#### Records from a data collection
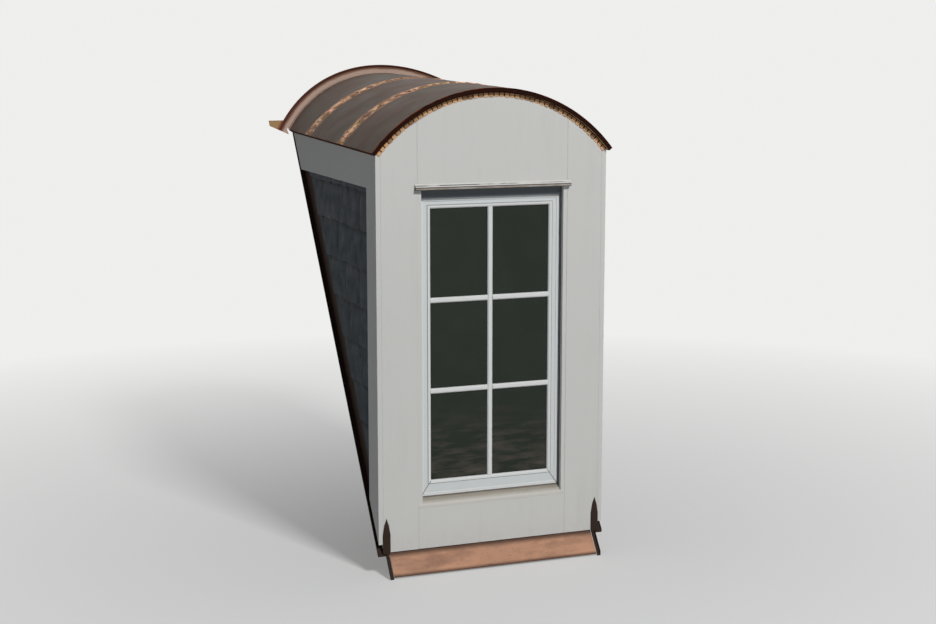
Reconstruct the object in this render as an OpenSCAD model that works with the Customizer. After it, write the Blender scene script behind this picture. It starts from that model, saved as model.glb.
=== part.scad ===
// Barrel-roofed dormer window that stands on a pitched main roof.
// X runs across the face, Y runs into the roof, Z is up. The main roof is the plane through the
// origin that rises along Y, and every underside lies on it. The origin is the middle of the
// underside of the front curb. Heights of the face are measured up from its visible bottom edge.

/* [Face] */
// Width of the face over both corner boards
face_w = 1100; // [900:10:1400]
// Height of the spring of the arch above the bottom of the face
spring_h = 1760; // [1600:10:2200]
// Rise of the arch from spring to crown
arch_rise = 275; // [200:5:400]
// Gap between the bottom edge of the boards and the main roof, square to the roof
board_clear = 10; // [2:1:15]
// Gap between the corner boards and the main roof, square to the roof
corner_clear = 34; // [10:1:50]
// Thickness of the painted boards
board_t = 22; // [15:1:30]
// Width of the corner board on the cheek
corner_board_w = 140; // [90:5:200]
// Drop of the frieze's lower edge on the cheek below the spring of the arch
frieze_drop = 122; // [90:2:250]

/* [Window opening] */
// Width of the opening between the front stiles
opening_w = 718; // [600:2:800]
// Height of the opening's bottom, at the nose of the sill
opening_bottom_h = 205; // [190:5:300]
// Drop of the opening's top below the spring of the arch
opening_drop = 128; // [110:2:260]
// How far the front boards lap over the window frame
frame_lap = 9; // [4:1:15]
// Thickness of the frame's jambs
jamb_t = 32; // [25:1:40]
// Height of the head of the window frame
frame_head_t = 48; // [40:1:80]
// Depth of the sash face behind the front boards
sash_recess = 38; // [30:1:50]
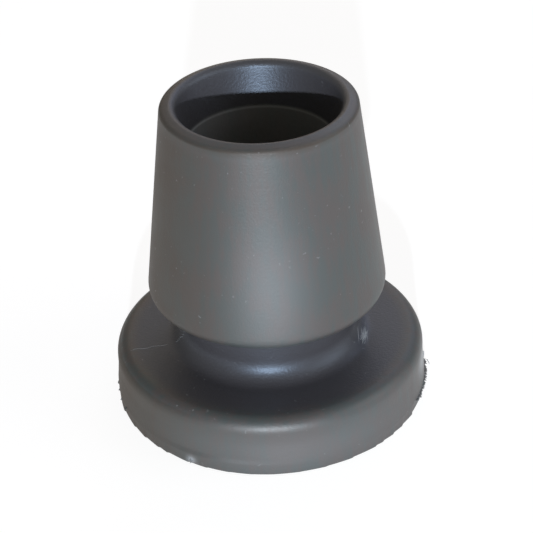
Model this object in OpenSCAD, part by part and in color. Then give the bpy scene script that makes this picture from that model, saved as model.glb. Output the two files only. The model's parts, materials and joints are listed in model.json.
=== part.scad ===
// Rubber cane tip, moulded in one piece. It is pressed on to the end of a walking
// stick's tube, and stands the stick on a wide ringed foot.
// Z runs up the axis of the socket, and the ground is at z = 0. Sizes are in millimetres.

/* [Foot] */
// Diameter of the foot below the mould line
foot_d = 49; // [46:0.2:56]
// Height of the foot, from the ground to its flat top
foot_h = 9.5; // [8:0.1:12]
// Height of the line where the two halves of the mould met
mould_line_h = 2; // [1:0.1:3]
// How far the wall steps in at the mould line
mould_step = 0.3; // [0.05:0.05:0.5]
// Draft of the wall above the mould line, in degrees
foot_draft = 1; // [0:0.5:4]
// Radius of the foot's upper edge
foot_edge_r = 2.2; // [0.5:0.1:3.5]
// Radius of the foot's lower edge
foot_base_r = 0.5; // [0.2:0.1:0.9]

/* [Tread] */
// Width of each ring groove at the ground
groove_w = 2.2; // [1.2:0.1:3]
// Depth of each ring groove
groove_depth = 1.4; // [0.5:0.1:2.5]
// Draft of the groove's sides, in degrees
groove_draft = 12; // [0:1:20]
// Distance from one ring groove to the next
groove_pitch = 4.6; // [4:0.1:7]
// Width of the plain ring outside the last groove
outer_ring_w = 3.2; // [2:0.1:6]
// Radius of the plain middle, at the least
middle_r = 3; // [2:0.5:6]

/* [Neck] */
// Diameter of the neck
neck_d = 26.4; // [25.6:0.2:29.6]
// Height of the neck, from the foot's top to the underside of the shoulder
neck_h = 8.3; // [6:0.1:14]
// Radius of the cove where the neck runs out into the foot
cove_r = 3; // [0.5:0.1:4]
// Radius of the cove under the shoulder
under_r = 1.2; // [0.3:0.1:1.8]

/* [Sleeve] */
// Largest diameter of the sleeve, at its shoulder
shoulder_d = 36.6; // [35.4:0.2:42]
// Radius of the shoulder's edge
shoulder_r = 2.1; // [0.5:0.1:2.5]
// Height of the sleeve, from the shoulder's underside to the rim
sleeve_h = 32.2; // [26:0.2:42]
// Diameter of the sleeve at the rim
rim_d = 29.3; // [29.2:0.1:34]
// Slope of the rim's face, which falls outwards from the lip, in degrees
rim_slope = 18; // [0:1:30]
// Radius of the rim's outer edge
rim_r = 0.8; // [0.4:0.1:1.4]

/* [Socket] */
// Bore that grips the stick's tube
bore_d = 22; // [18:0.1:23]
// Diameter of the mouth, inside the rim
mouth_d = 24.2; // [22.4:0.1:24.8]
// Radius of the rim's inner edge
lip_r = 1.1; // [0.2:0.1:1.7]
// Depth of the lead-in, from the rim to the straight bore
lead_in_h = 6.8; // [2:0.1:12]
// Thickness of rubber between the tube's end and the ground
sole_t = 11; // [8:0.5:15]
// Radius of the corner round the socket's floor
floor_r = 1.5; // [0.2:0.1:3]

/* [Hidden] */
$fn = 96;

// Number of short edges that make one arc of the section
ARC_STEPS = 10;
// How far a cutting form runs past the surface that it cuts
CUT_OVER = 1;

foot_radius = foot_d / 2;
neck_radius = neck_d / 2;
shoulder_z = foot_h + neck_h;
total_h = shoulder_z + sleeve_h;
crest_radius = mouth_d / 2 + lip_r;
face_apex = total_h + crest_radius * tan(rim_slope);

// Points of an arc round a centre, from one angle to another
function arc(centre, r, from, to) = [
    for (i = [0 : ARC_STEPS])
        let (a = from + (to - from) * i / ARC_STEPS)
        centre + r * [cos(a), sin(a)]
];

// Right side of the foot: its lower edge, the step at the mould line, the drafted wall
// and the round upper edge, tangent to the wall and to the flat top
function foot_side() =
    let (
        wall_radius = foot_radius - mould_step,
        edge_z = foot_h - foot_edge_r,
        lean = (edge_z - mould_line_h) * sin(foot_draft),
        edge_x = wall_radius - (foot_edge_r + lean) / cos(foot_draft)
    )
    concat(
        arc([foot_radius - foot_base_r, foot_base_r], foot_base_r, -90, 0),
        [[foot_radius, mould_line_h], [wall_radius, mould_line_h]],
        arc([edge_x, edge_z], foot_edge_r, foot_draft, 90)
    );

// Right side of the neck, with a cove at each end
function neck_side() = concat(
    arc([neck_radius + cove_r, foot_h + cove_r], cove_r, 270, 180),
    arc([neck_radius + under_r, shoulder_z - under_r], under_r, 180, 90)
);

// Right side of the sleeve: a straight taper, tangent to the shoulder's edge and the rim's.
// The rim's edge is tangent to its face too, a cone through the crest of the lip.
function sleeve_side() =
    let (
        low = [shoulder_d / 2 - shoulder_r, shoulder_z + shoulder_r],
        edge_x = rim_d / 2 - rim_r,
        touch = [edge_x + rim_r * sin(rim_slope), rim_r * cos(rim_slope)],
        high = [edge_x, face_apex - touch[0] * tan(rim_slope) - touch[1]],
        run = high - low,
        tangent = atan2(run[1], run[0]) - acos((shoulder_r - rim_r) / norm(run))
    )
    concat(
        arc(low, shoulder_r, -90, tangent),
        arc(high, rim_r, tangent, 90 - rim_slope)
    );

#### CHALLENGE
Repeat word for word every line from the start of the entries to the line holding "visible bottom edge.", inclusive, and nothing else.

#### REPLY
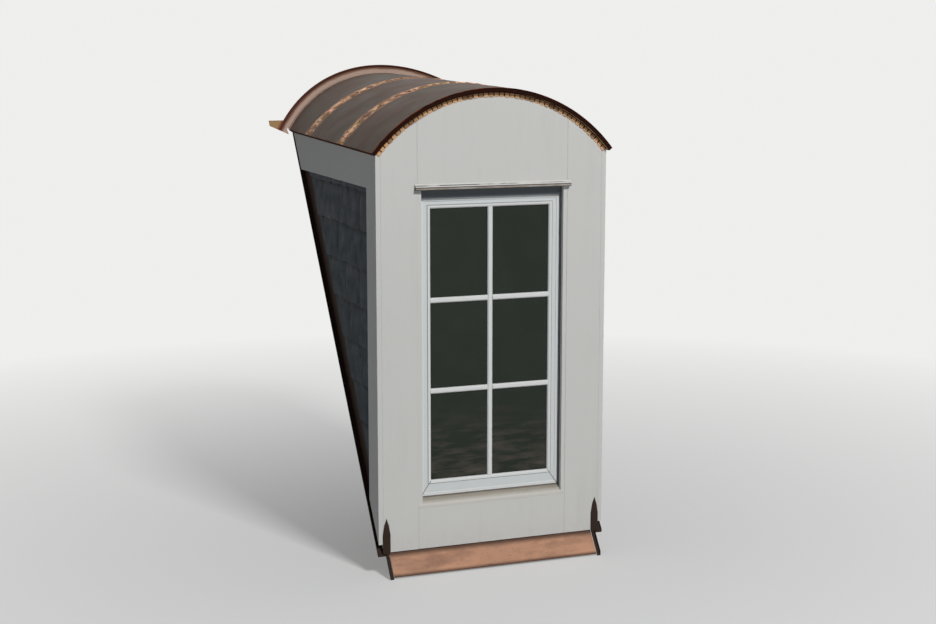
Reconstruct the object in this render as an OpenSCAD model that works with the Customizer. After it, write the Blender scene script behind this picture. It starts from that model, saved as model.glb.
=== part.scad ===
// Barrel-roofed dormer window that stands on a pitched main roof.
// X runs across the face, Y runs into the roof, Z is up. The main roof is the plane through the
// origin that rises along Y, and every underside lies on it. The origin is the middle of the
// underside of the front curb. Heights of the face are measured up from its visible bottom edge.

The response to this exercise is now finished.